Given material =
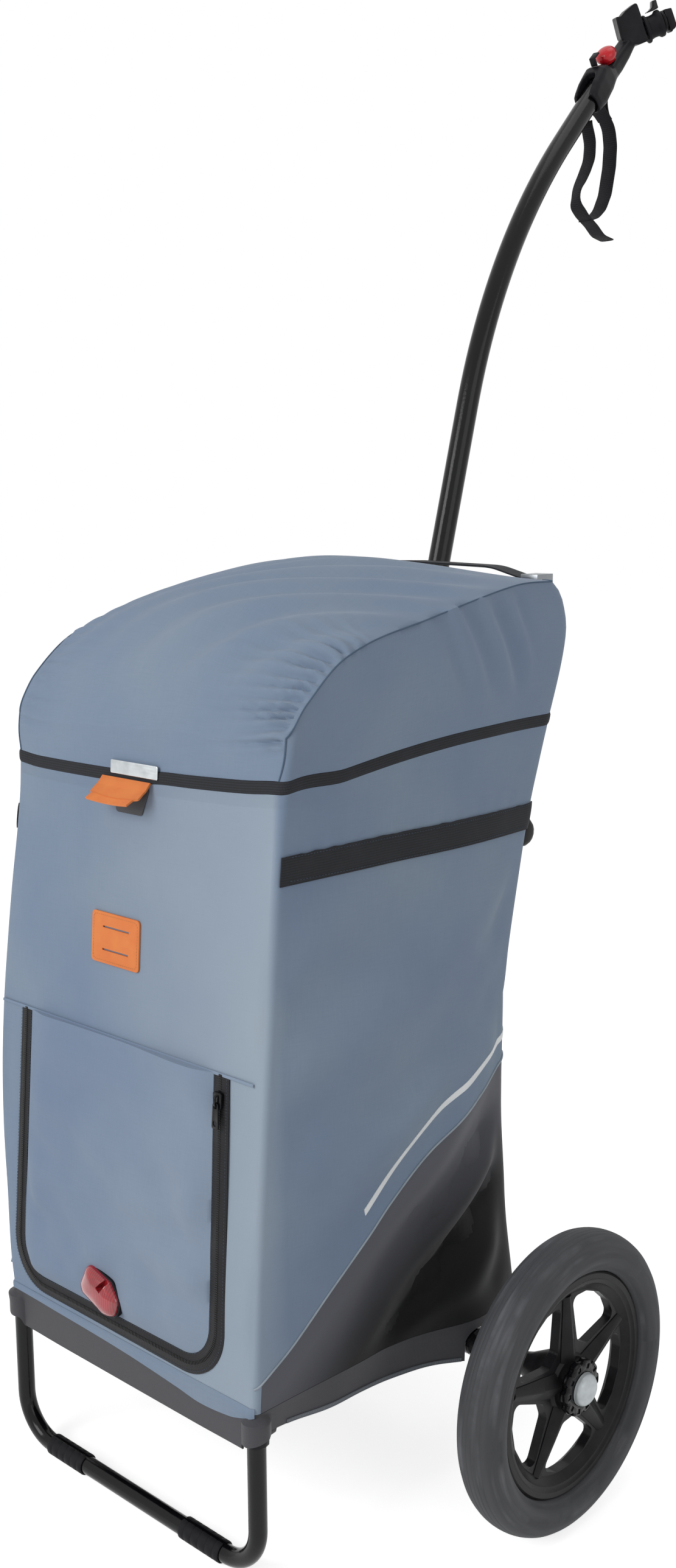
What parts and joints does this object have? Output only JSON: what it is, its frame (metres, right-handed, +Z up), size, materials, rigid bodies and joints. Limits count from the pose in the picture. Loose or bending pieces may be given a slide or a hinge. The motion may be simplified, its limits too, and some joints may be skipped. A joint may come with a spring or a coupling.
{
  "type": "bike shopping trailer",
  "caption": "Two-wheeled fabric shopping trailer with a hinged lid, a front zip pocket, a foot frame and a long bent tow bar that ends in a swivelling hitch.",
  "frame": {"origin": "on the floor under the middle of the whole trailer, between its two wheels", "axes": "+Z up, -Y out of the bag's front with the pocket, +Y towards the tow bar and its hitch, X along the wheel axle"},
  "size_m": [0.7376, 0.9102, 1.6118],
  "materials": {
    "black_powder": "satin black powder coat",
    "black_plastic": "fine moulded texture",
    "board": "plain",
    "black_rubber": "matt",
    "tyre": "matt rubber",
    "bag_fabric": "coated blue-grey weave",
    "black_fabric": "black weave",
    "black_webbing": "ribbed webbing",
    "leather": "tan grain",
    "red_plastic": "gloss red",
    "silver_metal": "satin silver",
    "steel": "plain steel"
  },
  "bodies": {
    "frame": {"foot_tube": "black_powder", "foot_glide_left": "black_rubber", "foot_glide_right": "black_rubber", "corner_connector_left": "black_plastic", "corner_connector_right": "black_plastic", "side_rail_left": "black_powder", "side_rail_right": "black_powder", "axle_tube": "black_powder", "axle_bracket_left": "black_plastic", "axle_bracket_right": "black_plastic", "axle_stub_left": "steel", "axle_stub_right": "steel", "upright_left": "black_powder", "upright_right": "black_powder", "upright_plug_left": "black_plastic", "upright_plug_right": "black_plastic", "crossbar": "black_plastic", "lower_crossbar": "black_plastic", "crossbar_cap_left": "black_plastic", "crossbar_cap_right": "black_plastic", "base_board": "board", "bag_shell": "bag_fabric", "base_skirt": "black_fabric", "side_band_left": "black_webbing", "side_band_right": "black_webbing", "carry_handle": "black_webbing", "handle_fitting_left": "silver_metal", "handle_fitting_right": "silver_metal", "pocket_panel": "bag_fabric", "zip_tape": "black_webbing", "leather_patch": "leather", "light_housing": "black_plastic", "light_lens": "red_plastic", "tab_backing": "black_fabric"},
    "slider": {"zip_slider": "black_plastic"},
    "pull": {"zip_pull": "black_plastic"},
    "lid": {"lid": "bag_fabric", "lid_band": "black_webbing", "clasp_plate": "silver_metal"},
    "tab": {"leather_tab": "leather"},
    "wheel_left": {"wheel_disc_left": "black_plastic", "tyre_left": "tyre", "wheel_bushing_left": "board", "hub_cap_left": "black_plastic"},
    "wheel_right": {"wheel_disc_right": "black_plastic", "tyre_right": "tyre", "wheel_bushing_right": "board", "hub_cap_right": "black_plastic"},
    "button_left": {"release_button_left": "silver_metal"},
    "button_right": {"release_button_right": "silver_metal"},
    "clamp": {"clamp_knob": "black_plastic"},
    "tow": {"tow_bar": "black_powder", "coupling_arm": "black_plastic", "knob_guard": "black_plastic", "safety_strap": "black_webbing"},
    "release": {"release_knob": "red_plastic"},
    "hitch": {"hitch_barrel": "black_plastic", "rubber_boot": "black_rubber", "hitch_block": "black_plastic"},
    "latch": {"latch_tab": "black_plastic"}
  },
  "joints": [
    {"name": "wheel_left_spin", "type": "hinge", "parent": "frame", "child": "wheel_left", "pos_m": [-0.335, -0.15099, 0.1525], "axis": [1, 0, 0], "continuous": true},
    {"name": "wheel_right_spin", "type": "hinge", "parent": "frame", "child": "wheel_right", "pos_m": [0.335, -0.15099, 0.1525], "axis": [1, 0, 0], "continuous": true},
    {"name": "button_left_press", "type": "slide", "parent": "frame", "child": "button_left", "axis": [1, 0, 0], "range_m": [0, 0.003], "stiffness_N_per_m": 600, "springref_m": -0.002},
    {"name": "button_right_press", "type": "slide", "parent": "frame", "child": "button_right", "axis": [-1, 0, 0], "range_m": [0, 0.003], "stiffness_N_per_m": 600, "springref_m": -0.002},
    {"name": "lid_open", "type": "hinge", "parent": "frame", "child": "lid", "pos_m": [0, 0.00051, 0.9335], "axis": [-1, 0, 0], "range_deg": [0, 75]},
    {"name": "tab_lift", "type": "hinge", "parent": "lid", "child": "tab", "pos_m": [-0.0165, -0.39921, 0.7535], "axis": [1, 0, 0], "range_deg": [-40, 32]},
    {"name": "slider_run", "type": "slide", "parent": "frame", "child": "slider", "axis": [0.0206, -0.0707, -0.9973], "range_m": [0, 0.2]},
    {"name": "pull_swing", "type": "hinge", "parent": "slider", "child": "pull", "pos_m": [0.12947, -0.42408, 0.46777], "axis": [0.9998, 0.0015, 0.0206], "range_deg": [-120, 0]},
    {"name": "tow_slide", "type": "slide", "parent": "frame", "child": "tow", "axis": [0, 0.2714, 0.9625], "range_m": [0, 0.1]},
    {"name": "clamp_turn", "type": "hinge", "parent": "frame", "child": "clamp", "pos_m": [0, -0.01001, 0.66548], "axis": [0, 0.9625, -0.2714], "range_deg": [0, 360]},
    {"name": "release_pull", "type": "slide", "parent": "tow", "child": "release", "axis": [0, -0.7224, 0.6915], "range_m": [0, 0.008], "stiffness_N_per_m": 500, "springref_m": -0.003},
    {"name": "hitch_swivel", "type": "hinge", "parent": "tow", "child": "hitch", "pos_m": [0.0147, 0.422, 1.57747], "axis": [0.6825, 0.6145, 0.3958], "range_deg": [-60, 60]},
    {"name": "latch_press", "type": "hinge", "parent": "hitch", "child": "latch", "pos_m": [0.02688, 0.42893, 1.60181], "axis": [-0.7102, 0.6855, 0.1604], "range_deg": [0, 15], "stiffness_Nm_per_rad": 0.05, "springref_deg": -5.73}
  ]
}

Short task = Copy every line of the material, please, keeping it exactly the same.

Task result =
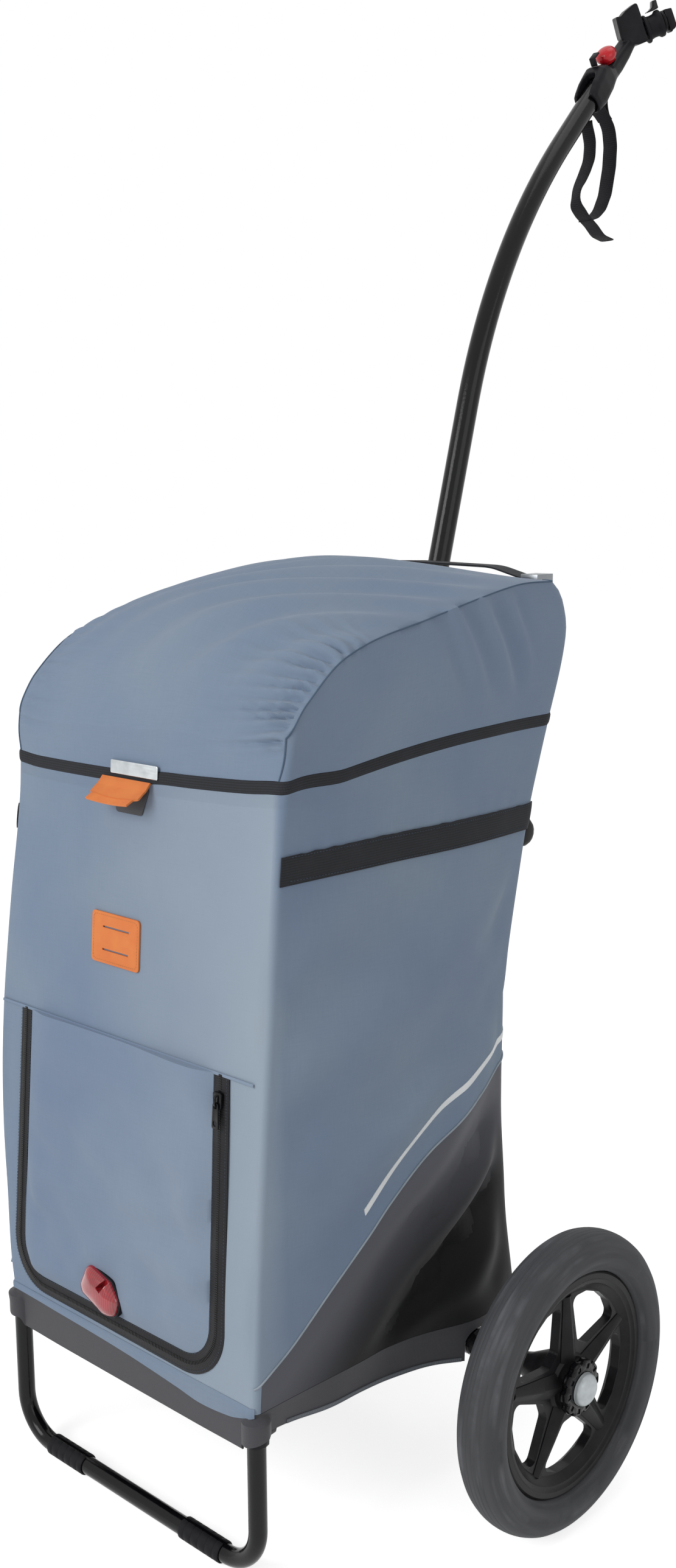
What parts and joints does this object have? Output only JSON: what it is, its frame (metres, right-handed, +Z up), size, materials, rigid bodies and joints. Limits count from the pose in the picture. Loose or bending pieces may be given a slide or a hinge. The motion may be simplified, its limits too, and some joints may be skipped. A joint may come with a spring or a coupling.
{
  "type": "bike shopping trailer",
  "caption": "Two-wheeled fabric shopping trailer with a hinged lid, a front zip pocket, a foot frame and a long bent tow bar that ends in a swivelling hitch.",
  "frame": {"origin": "on the floor under the middle of the whole trailer, between its two wheels", "axes": "+Z up, -Y out of the bag's front with the pocket, +Y towards the tow bar and its hitch, X along the wheel axle"},
  "size_m": [0.7376, 0.9102, 1.6118],
  "materials": {
    "black_powder": "satin black powder coat",
    "black_plastic": "fine moulded texture",
    "board": "plain",
    "black_rubber": "matt",
    "tyre": "matt rubber",
    "bag_fabric": "coated blue-grey weave",
    "black_fabric": "black weave",
    "black_webbing": "ribbed webbing",
    "leather": "tan grain",
    "red_plastic": "gloss red",
    "silver_metal": "satin silver",
    "steel": "plain steel"
  },
  "bodies": {
    "frame": {"foot_tube": "black_powder", "foot_glide_left": "black_rubber", "foot_glide_right": "black_rubber", "corner_connector_left": "black_plastic", "corner_connector_right": "black_plastic", "side_rail_left": "black_powder", "side_rail_right": "black_powder", "axle_tube": "black_powder", "axle_bracket_left": "black_plastic", "axle_bracket_right": "black_plastic", "axle_stub_left": "steel", "axle_stub_right": "steel", "upright_left": "black_powder", "upright_right": "black_powder", "upright_plug_left": "black_plastic", "upright_plug_right": "black_plastic", "crossbar": "black_plastic", "lower_crossbar": "black_plastic", "crossbar_cap_left": "black_plastic", "crossbar_cap_right": "black_plastic", "base_board": "board", "bag_shell": "bag_fabric", "base_skirt": "black_fabric", "side_band_left": "black_webbing", "side_band_right": "black_webbing", "carry_handle": "black_webbing", "handle_fitting_left": "silver_metal", "handle_fitting_right": "silver_metal", "pocket_panel": "bag_fabric", "zip_tape": "black_webbing", "leather_patch": "leather", "light_housing": "black_plastic", "light_lens": "red_plastic", "tab_backing": "black_fabric"},
    "slider": {"zip_slider": "black_plastic"},
    "pull": {"zip_pull": "black_plastic"},
    "lid": {"lid": "bag_fabric", "lid_band": "black_webbing", "clasp_plate": "silver_metal"},
    "tab": {"leather_tab": "leather"},
    "wheel_left": {"wheel_disc_left": "black_plastic", "tyre_left": "tyre", "wheel_bushing_left": "board", "hub_cap_left": "black_plastic"},
    "wheel_right": {"wheel_disc_right": "black_plastic", "tyre_right": "tyre", "wheel_bushing_right": "board", "hub_cap_right": "black_plastic"},
    "button_left": {"release_button_left": "silver_metal"},
    "button_right": {"release_button_right": "silver_metal"},
    "clamp": {"clamp_knob": "black_plastic"},
    "tow": {"tow_bar": "black_powder", "coupling_arm": "black_plastic", "knob_guard": "black_plastic", "safety_strap": "black_webbing"},
    "release": {"release_knob": "red_plastic"},
    "hitch": {"hitch_barrel": "black_plastic", "rubber_boot": "black_rubber", "hitch_block": "black_plastic"},
    "latch": {"latch_tab": "black_plastic"}
  },
  "joints": [
    {"name": "wheel_left_spin", "type": "hinge", "parent": "frame", "child": "wheel_left", "pos_m": [-0.335, -0.15099, 0.1525], "axis": [1, 0, 0], "continuous": true},
    {"name": "wheel_right_spin", "type": "hinge", "parent": "frame", "child": "wheel_right", "pos_m": [0.335, -0.15099, 0.1525], "axis": [1, 0, 0], "continuous": true},
    {"name": "button_left_press", "type": "slide", "parent": "frame", "child": "button_left", "axis": [1, 0, 0], "range_m": [0, 0.003], "stiffness_N_per_m": 600, "springref_m": -0.002},
    {"name": "button_right_press", "type": "slide", "parent": "frame", "child": "button_right", "axis": [-1, 0, 0], "range_m": [0, 0.003], "stiffness_N_per_m": 600, "springref_m": -0.002},
    {"name": "lid_open", "type": "hinge", "parent": "frame", "child": "lid", "pos_m": [0, 0.00051, 0.9335], "axis": [-1, 0, 0], "range_deg": [0, 75]},
    {"name": "tab_lift", "type": "hinge", "parent": "lid", "child": "tab", "pos_m": [-0.0165, -0.39921, 0.7535], "axis": [1, 0, 0], "range_deg": [-40, 32]},
    {"name": "slider_run", "type": "slide", "parent": "frame", "child": "slider", "axis": [0.0206, -0.0707, -0.9973], "range_m": [0, 0.2]},
    {"name": "pull_swing", "type": "hinge", "parent": "slider", "child": "pull", "pos_m": [0.12947, -0.42408, 0.46777], "axis": [0.9998, 0.0015, 0.0206], "range_deg": [-120, 0]},
    {"name": "tow_slide", "type": "slide", "parent": "frame", "child": "tow", "axis": [0, 0.2714, 0.9625], "range_m": [0, 0.1]},
    {"name": "clamp_turn", "type": "hinge", "parent": "frame", "child": "clamp", "pos_m": [0, -0.01001, 0.66548], "axis": [0, 0.9625, -0.2714], "range_deg": [0, 360]},
    {"name": "release_pull", "type": "slide", "parent": "tow", "child": "release", "axis": [0, -0.7224, 0.6915], "range_m": [0, 0.008], "stiffness_N_per_m": 500, "springref_m": -0.003},
    {"name": "hitch_swivel", "type": "hinge", "parent": "tow", "child": "hitch", "pos_m": [0.0147, 0.422, 1.57747], "axis": [0.6825, 0.6145, 0.3958], "range_deg": [-60, 60]},
    {"name": "latch_press", "type": "hinge", "parent": "hitch", "child": "latch", "pos_m": [0.02688, 0.42893, 1.60181], "axis": [-0.7102, 0.6855, 0.1604], "range_deg": [0, 15], "stiffness_Nm_per_rad": 0.05, "springref_deg": -5.73}
  ]
}